-- Begin DATASET EXCERPT --

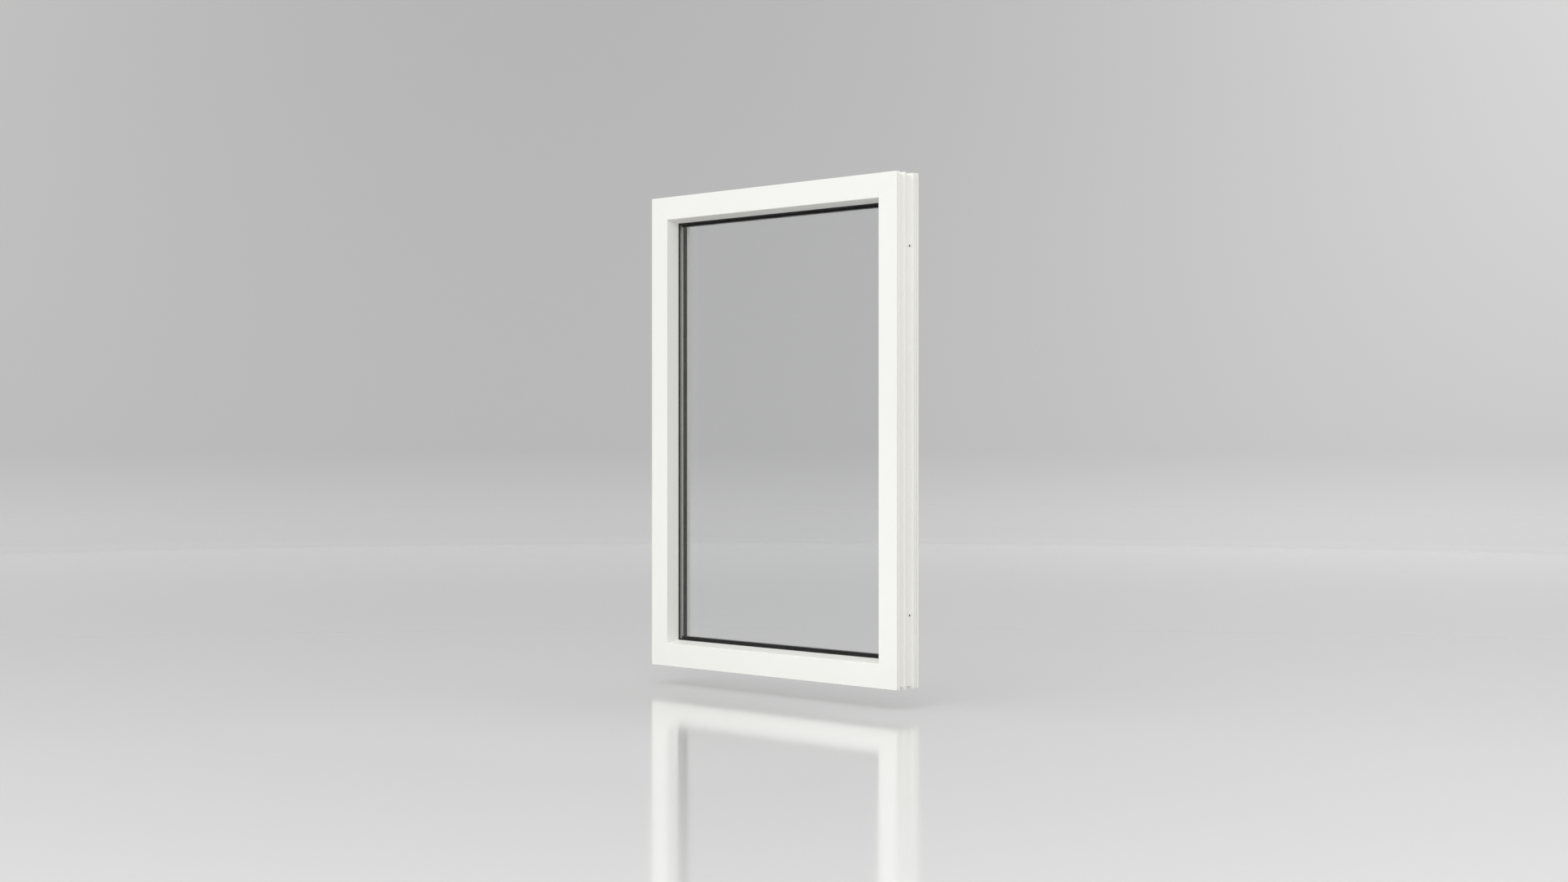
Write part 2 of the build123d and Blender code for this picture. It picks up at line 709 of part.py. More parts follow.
def drive_rod():
    """Flat bar behind the faceplate, notched for the hub's finger."""
    rod = block(ROD, ROD_DEPTHS, ROD_ENDS, "lock")
    notch_height = MID_HEIGHT - FINGER_REACH * sin(radians(45))
    play = FINGER_R + 0.65
    notch = (notch_height - play, notch_height + play)
    return rod - block((35.0, 39.0), (HARDWARE_DEPTH - 3.2, HARDWARE_DEPTH + 3.2), notch, "lock")


def locking_cam(height):
    """Mushroom cam on the drive rod: stud, roller and chamfered head."""
    stud = rod_along_x(CAM_STUD_R, (CAM_INSETS[1], ROD[0]), HARDWARE_DEPTH, height)
    roller = rod_along_x(CAM_R, CAM_INSETS, HARDWARE_DEPTH, height)
    head = roller.edges().filter_by(GeomType.CIRCLE).sort_by(Axis.X)[-1]
    return chamfer(head, length=CAM_EDGE) + stud


def gearbox_housing():
    """Case around the hub, with lugs for the handle screws."""
    x = lock_x(HANDLE_INSET)
    first_inset, last_inset, first_depth, last_depth = GEARBOX
    heights = (MID_HEIGHT - GEARBOX_HALF, MID_HEIGHT + GEARBOX_HALF)
    case = block((first_inset, last_inset), (first_depth, last_depth), heights, "lock")
    room = (first_depth + GEARBOX_WALL, last_depth - GEARBOX_WALL)
    case -= rod_along_y(HUB_R + GAP, x, room, MID_HEIGHT)
    sweep = (MID_HEIGHT - 9.0, MID_HEIGHT + 9.0)
    case -= block((first_inset - 1, HANDLE_INSET), room, sweep, "lock")
    case -= rod_along_y(HUB_PIVOT_R + 0.06, x, (first_depth - 1, last_depth + 1), MID_HEIGHT)
    return without(case, handle_screws())


def gearbox_hub():
    """Follower with a square hole for the spindle and a finger that drives the rod."""
    x = lock_x(HANDLE_INSET)
    first_depth, last_depth = GEARBOX[2:]
    inside = GEARBOX_WALL + GAP
    hub = rod_along_y(HUB_R, x, (first_depth + inside, last_depth - inside), MID_HEIGHT)
    hub += rod_along_y(HUB_PIVOT_R, x, (first_depth + GAP, last_depth - GAP), MID_HEIGHT)
    middle = Pos(FINGER_REACH / 2, 0, 0) * Box(FINGER_REACH, FINGER_WIDTH, 2 * FINGER_R)
    tip = Pos(FINGER_REACH, 0, 0) * Rot(90, 0, 0) * Cylinder(FINGER_R, FINGER_WIDTH)
    finger = Rot(0, 45, 0) * (middle + tip)
    hub += Pos(x, depth_y(HARDWARE_DEPTH), MID_HEIGHT) * finger
    return hub - spindle()


def spindle():
    """Square bar from the hub to the handle."""
    depths = (GEARBOX[2] + 0.6, LEVER_DEPTHS[0] - 3.0)
    middle = depth_y(sum(depths) / 2)
    bar = Box(SPINDLE, depths[1] - depths[0], SPINDLE)
    return Pos(lock_x(HANDLE_INSET), middle, MID_HEIGHT) * bar


# ---- Handle ----
def rosette_plate():
    """Base plate that the handle turns on."""
    back = FRAME_DEPTH + LEAF
    width, height, corner = BASE_PLATE
    insets = (HANDLE_INSET - width / 2, HANDLE_INSET + width / 2)
    heights = (MID_HEIGHT - height / 2, MID_HEIGHT + height / 2)
    plate = block(insets, (FRAME_DEPTH, back), heights, "lock")
    plate = fillet(plate.edges().filter_by(Axis.Y), radius=corner)
    return without(plate, handle_holes())


def rosette_cover():
    """Snap-on cover over the base plate and its screws."""
    width, height, thick = ROSETTE
    wall = ROSETTE_WALL
    corner, rim_round = ROSETTE_ROUNDS
    x = lock_x(HANDLE_INSET)
    shell = Pos(x, depth_y(FRAME_DEPTH + thick / 2), MID_HEIGHT) * Box(width, thick, height)
    shell = fillet(shell.edges().filter_by(Axis.Y), radius=corner)
    rim = shell.faces().sort_by(Axis.Y)[-1].edges()
    shell = fillet(rim, radius=rim_round)
    inside = Box(width - 2 * wall, thick - wall, height - 2 * wall)
    inside = fillet(inside.edges().filter_by(Axis.Y), radius=corner - wall)
    shell -= Pos(x, depth_y(FRAME_DEPTH + (thick - wall) / 2), MID_HEIGHT) * inside
    return shell - rod_along_y(NECK_R + GAP, x, (FRAME_DEPTH, FRAME_DEPTH + thick + 1), MID_HEIGHT)


def handle_lever():
    """Neck and tapered lever, pointing over the glass when the sash is unlocked."""
    first, last = LEVER_DEPTHS
    tip_x = -(LEVER_LENGTH - LEVER_TIP_R)
    slope = (LEVER_HEAD_R - LEVER_TIP_R) / -tip_x
    lean, rise = slope, sqrt(1 - slope**2)
    blade = Polyline(
        (-LEVER_HEAD_R * lean, LEVER_HEAD_R * rise),
        (tip_x - LEVER_TIP_R * lean, LEVER_TIP_R * rise),
        (tip_x - LEVER_TIP_R * lean, -LEVER_TIP_R * rise),
        (-LEVER_HEAD_R * lean, -LEVER_HEAD_R * rise),
        close=True,
    )
    outline = make_face(blade) + Circle(LEVER_HEAD_R) + Pos(tip_x, 0) * Circle(LEVER_TIP_R)
    lever = extrude(Plane.XZ * outline, amount=(last - first) / 2, both=True)
    lever = Pos(lock_x(HANDLE_INSET), depth_y((first + last) / 2), MID_HEIGHT) * lever
    lever = fillet(lever.faces().sort_by(Axis.Y)[-1].edges(), radius=LEVER_ROUNDS[1])
    lever = fillet(lever.faces().sort_by(Axis.Y)[0].edges(), radius=LEVER_ROUNDS[0])
    neck_depths = (FRAME_DEPTH + LEAF + GAP, first + 2.0)
    neck = rod_along_y(NECK_R, lock_x(HANDLE_INSET), neck_depths, MID_HEIGHT)
    return lever + neck - spindle()


# ---- All nodes ----
def all_parts():
    """Every node's name and solid."""
    parts = {}
    parts.update(frame_members())
    parts.update(frame_steels())
    parts["frame_glass_gasket"] = frame_glass_gasket()
    parts["keep_screws"] = together(with_recess(keep_screws(), Axis.X.reverse()))
    for name, height in CAM_HEIGHTS.items():
        parts[f"{name}_keep"] = keep(height)
        parts[f"{name}_locking_cam"] = locking_cam(height)
    for name, centre in HINGE_HEIGHTS.items():
        parts[f"{name}_hinge_frame_leaf"] = hinge_frame_leaf(centre)
        parts[f"{name}_hinge_sash_leaf"] = hinge_sash_leaf(centre)
        parts[f"{name}_hinge_pin"] = hinge_pin(centre)
    parts["hinge_washers"] = together(hinge_washers())
    parts["hinge_frame_screws"] = together(with_recess(hinge_frame_screws(), Axis.Y))
    parts["hinge_sash_screws"] = together(with_recess(hinge_sash_screws(), Axis.Y))
    parts["hinge_bottom_caps"] = together(hinge_caps(upper=False))
    parts["hinge_top_caps"] = together(hinge_caps(upper=True))
    parts.update(sash_members())
    parts.update(sash_steels())
    parts.update(glazing_beads())
    parts.update(double_glazing())
    parts["espagnolette_faceplate"] = faceplate()
    parts["faceplate_screws"] = together(with_recess(faceplate_screws(), Axis.X))
    parts["drive_rod"] = drive_rod()
    parts["gearbox_housing"] = gearbox_housing()
    parts["gearbox_hub"] = gearbox_hub()
    parts["handle_spindle"] = spindle()
    parts["handle_screws"] = together(with_recess(handle_screws(), Axis.Y))
    parts["rosette_plate"] = rosette_plate()
    parts["rosette_cover"] = rosette_cover()
    parts["handle_lever"] = handle_lever()
    return parts


os.makedirs("parts", exist_ok=True)
for node, shape in all_parts().items():
    export_step(shape, f"parts/{node}.step")
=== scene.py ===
"""Looks for the concealed-sash casement window: materials, studio and camera.

Every shape of the window is a CAD node; this script gives each one its finish.
Lengths are in metres.
"""

import json
import math

import bmesh
import bpy
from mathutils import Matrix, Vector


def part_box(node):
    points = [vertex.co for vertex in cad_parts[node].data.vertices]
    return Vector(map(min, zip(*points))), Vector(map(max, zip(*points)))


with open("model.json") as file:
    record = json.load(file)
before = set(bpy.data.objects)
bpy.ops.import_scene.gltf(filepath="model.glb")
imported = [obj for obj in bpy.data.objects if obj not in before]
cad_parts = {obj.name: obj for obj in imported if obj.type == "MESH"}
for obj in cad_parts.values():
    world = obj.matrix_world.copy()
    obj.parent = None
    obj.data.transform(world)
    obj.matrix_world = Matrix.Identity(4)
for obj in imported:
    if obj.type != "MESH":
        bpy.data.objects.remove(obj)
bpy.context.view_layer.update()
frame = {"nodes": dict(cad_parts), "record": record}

MM = 0.001

# ---- Places taken from the frame ----
HEAD_LOW, HEAD_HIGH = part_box("frame_head")
FRONT_Y = HEAD_LOW.y
HALF_WIDTH = HEAD_HIGH.x
TOP_Z = HEAD_HIGH.z
MIDDLE_Z = TOP_Z / 2
SPACER_LOW, SPACER_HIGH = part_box("spacer_bar")
SPACER_FRONT_Y = SPACER_LOW.y
SPACER_DEPTH = SPACER_HIGH.y - SPACER_LOW.y
SPACER_WIDTH = 7.5 * MM         # how far the bar reaches in from the edge seal
SPACER_INNER_X = SPACER_HIGH.x - SPACER_WIDTH
SPACER_MARGIN = 0.1 * MM        # so that the upright bars' own faces count as upright and get the painted light

# ---- Studio sizes ----
FLOOR_Z = -47 * MM              # the window floats this far above the floor
FLOOR_RINGS = (0.02 * MM, 2.0)  # radii inside the floor's edge
FLOOR_RADIUS = 8.0
COVE_RADIUS = 3.4
WALL_TOP = 4.6                  # above the floor
STUDIO_TURNS = 96
COVE_STEPS = 16
SKY = 0.72
CAMERA_RIGHT = 3.837            # from the middle of the outdoor face
CAMERA_BACK = 3.780             # in front of the outdoor face
CAMERA_Z = 0.5759
CAMERA_TURN = 45.0              # degrees
LENS = 50.59                    # millimetres
SENSOR = 36.0


# ---- Node helpers ----
class Look:
    """One material under construction: adds nodes and links them to a Principled shader."""

    def __init__(self, name):
        self.material = bpy.data.materials.new(name)
        self.material.use_nodes = True
        self.nodes = self.material.node_tree.nodes
        self.links = self.material.node_tree.links
        self.shader = self.nodes["Principled BSDF"]
        self.place = self.nodes.new("ShaderNodeTexCoord").outputs["Object"]

    def set(self, **values):
        """Set shader sockets that are the same all over the surface."""
        for name, value in values.items():
            self.shader.inputs[name.replace("_", " ")].default_value = value

    def join(self, source, node, socket):
        """Link an output, or set a plain value, on one of a node's inputs."""
        if isinstance(source, bpy.types.NodeSocket):
            self.links.new(source, node.inputs[socket])
        else:
            node.inputs[socket].default_value = source

    def math(self, operation, first, second=0.0, clamp=False):
        """One Math node."""
        node = self.nodes.new("ShaderNodeMath")
        node.operation = operation
        node.use_clamp = clamp
        self.join(first, node, 0)
        self.join(second, node, 1)
        return node.outputs[0]

    def axes(self):
        """The X, Y and Z of the point, in the window's own frame."""
        node = self.nodes.new("ShaderNodeSeparateXYZ")
        self.links.new(self.place, node.inputs[0])
        return node.outputs["X"], node.outputs["Y"], node.outputs["Z"]

    def stretched(self, scale):
        """The point's place, scaled by axis."""
        node = self.nodes.new("ShaderNodeMapping")
        self.links.new(self.place, node.inputs["Vector"])
        node.inputs["Scale"].default_value = scale
        return node.outputs["Vector"]

    def noise(self, scale, detail=2.0, roughness=0.5, place=None):
        """Smooth noise from 0 to 1, with features about 1/scale metres across."""
        node = self.nodes.new("ShaderNodeTexNoise")
        self.links.new(place or self.place, node.inputs["Vector"])
        node.inputs["Scale"].default_value = scale
        node.inputs["Detail"].default_value = detail
        node.inputs["Roughness"].default_value = roughness
        return node.outputs["Fac"]

    def cells(self, scale):
        """A random colour for each Voronoi cell, about 1/scale metres across."""
        node = self.nodes.new("ShaderNodeTexVoronoi")
        self.links.new(self.place, node.inputs["Vector"])
        node.inputs["Scale"].default_value = scale
        return node.outputs["Color"]

    def ramp(self, source, low, high, out_low=0.0, out_high=1.0, smooth=False):
        """Map low..high to out_low..out_high, clamped."""
        node = self.nodes.new("ShaderNodeMapRange")
        node.interpolation_type = "SMOOTHSTEP" if smooth else "LINEAR"
        self.join(source, node, "Value")
        self.join(low, node, "From Min")
        self.join(high, node, "From Max")
        self.join(out_low, node, "To Min")
        self.join(out_high, node, "To Max")
        return node.outputs["Result"]

    def blend(self, share, first, second):
        """Mix two colours."""
        node = self.nodes.new("ShaderNodeMix")
        node.data_type = "RGBA"
        self.join(share, node, 0)
        self.join(rgba(first), node, 6)
        self.join(rgba(second), node, 7)
        return node.outputs[2]

    def bump(self, height, depth, under=None):
        """Surface relief of this depth, on top of another relief."""
        node = self.nodes.new("ShaderNodeBump")
        node.inputs["Strength"].default_value = 1.0
        node.inputs["Distance"].default_value = depth
        self.links.new(height, node.inputs["Height"])
        if under is not None:
            self.links.new(under, node.inputs["Normal"])
        return node.outputs["Normal"]

    def soft_edge(self, radius):
        """Normals that round every sharp edge by this radius."""
        node = self.nodes.new("ShaderNodeBevel")
        node.samples = 4
        node.inputs["Radius"].default_value = radius
        return node.outputs["Normal"]

    def finish(self, colour=None, roughness=None, normal=None):
        """Link the finished colour, roughness and normal to the shader."""
        for source, socket in ((colour, "Base Color"), (roughness, "Roughness"), (normal, "Normal")):
            if source is not None:
                self.links.new(source, self.shader.inputs[socket])
        return self.material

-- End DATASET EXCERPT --

**TASK REQUIREMENTS**
Look above for the line that contains "obj.data.transform(world)". Starting there, transcribe every line exactly until you have copied the line that contains "SPACER_MARGIN = 0.1".

**ANSWER TO THIS PROBLEM**
    obj.data.transform(world)
    obj.matrix_world = Matrix.Identity(4)
for obj in imported:
    if obj.type != "MESH":
        bpy.data.objects.remove(obj)
bpy.context.view_layer.update()
frame = {"nodes": dict(cad_parts), "record": record}

MM = 0.001

# ---- Places taken from the frame ----
HEAD_LOW, HEAD_HIGH = part_box("frame_head")
FRONT_Y = HEAD_LOW.y
HALF_WIDTH = HEAD_HIGH.x
TOP_Z = HEAD_HIGH.z
MIDDLE_Z = TOP_Z / 2
SPACER_LOW, SPACER_HIGH = part_box("spacer_bar")
SPACER_FRONT_Y = SPACER_LOW.y
SPACER_DEPTH = SPACER_HIGH.y - SPACER_LOW.y
SPACER_WIDTH = 7.5 * MM         # how far the bar reaches in from the edge seal
SPACER_INNER_X = SPACER_HIGH.x - SPACER_WIDTH
SPACER_MARGIN = 0.1 * MM        # so that the upright bars' own faces count as upright and get the painted light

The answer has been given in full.